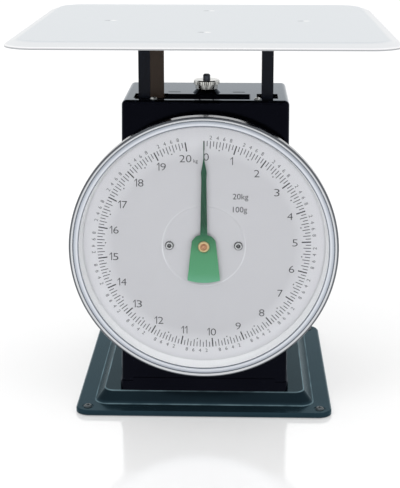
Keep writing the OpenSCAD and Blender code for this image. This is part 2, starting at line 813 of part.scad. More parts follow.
module pan_bracket() {
    color([0.07, 0.08, 0.1]) {
        difference() {
            translate([0, 0, bracket_z]) linear_extrude(bracket_h) plus(bracket_reach, bracket_w);
            translate([0, 0, bracket_z - 1]) linear_extrude(bracket_h - post_sheet + 1)
                plus(bracket_reach + 1, bracket_w - 2 * post_sheet);
        }
        both_sides() block([post_inner_x, post_front_y, bracket_z],
                           [post_outer_x, -bracket_w / 2 + eps, bracket_z + post_sheet]);
    }
}

// Posts: channels with their web to the front, from the crossbar up to the bracket's ears
post_foot_z = crossbar_z + crossbar_sheet;

module post_channel() {
    difference() {
        block([post_inner_x, post_front_y, post_foot_z], [post_outer_x, post_back_y, bracket_z]);
        block([post_inner_x + post_sheet, post_front_y + post_sheet, post_foot_z - 1],
              [post_outer_x - post_sheet, post_back_y + 1, bracket_z + 1]);
        link_pin_places() x_rod(link_pin_r + fit_gap, post_inner_x - 1, post_outer_x + 1);
    }
}

module left_post() {
    color([0.07, 0.08, 0.13]) mirror([1, 0, 0]) post_channel();
}

module right_post() {
    color([0.07, 0.08, 0.13]) post_channel();
}

// Bronze-coloured angle along the inner side of the left post
angle_inner_x = -post_inner_x + angle_w;

module left_post_angle() {
    y0 = post_front_y + 0.4;
    color([0.36, 0.24, 0.14]) {
        block([-post_inner_x, y0, post_foot_z], [angle_inner_x, y0 + angle_sheet, bracket_z]);
        difference() {
            block([-post_inner_x, y0, post_foot_z],
                  [-post_inner_x + angle_sheet, post_back_y - 1, bracket_z]);
            link_pin_places() x_rod(link_pin_r + 0.6, -post_outer_x, 0);
        }
    }
}

// Crossbar: folded tray that joins the posts and holds the springs' lower ends
module lower_crossbar() {
    z0 = crossbar_z;
    z1 = z0 + crossbar_sheet;
    top = z1 + crossbar_flange;
    front_w = post_inner_x - angle_w - 2;
    color([0.5, 0.52, 0.52]) difference() {
        union() {
            block([-post_outer_x, post_front_y, z0], [post_outer_x, crossbar_back_y, z1]);
            block([-front_w, post_front_y, z0], [front_w, post_front_y + crossbar_sheet, top]);
            block([-post_outer_x, crossbar_back_y - crossbar_sheet, z0],
                  [post_outer_x, crossbar_back_y, top]);
        }
        for (sx = [-1, 1])
            translate([sx * spring_x, zero_y, 0]) z_rod(eye_shank_r + screw_gap, z0 - 1, z1 + 1);
        rack_screw_places()
            y_rod(rack_screw_r + screw_gap, post_front_y - 1, post_front_y + crossbar_sheet + 1);
    }
}

// Eye bolt with its ring's centre at the origin and its shank up along +Z
module eye_bolt(shank, nut_z) {
    rotate([90, 0, 90]) rotate_extrude($fn = 64) translate([eye_r, 0]) circle(eye_wire_r, $fn = 24);
    z_rod(eye_shank_r, eye_r, shank);
    translate([0, 0, nut_z]) difference() {
        cylinder(r = 3.4, h = 2.6, $fn = 6);
        z_rod(eye_shank_r - fit_gap, -1, 4);
    }
}

module carriage_eye_bolts() {
    color([0.68, 0.68, 0.66]) for (sx = [-1, 1]) translate([sx * spring_x, zero_y, lower_eye_z])
        mirror([0, 0, 1]) eye_bolt(eye_drop + crossbar_sheet + 4, eye_drop + crossbar_sheet);
}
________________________
TASK DESCRIPTION :: Without changing anything, quote the lines from the top of the data to the line that contains "angle_inner_x = -post_inner_x + angle_w;", including that line.

REPLY TO THE TASK ::
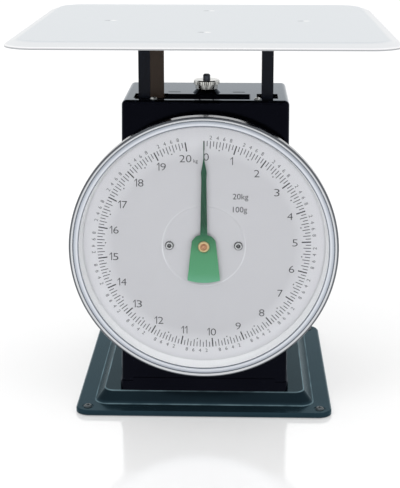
Keep writing the OpenSCAD and Blender code for this image. This is part 2, starting at line 813 of part.scad. More parts follow.
module pan_bracket() {
    color([0.07, 0.08, 0.1]) {
        difference() {
            translate([0, 0, bracket_z]) linear_extrude(bracket_h) plus(bracket_reach, bracket_w);
            translate([0, 0, bracket_z - 1]) linear_extrude(bracket_h - post_sheet + 1)
                plus(bracket_reach + 1, bracket_w - 2 * post_sheet);
        }
        both_sides() block([post_inner_x, post_front_y, bracket_z],
                           [post_outer_x, -bracket_w / 2 + eps, bracket_z + post_sheet]);
    }
}

// Posts: channels with their web to the front, from the crossbar up to the bracket's ears
post_foot_z = crossbar_z + crossbar_sheet;

module post_channel() {
    difference() {
        block([post_inner_x, post_front_y, post_foot_z], [post_outer_x, post_back_y, bracket_z]);
        block([post_inner_x + post_sheet, post_front_y + post_sheet, post_foot_z - 1],
              [post_outer_x - post_sheet, post_back_y + 1, bracket_z + 1]);
        link_pin_places() x_rod(link_pin_r + fit_gap, post_inner_x - 1, post_outer_x + 1);
    }
}

module left_post() {
    color([0.07, 0.08, 0.13]) mirror([1, 0, 0]) post_channel();
}

module right_post() {
    color([0.07, 0.08, 0.13]) post_channel();
}

// Bronze-coloured angle along the inner side of the left post
angle_inner_x = -post_inner_x + angle_w;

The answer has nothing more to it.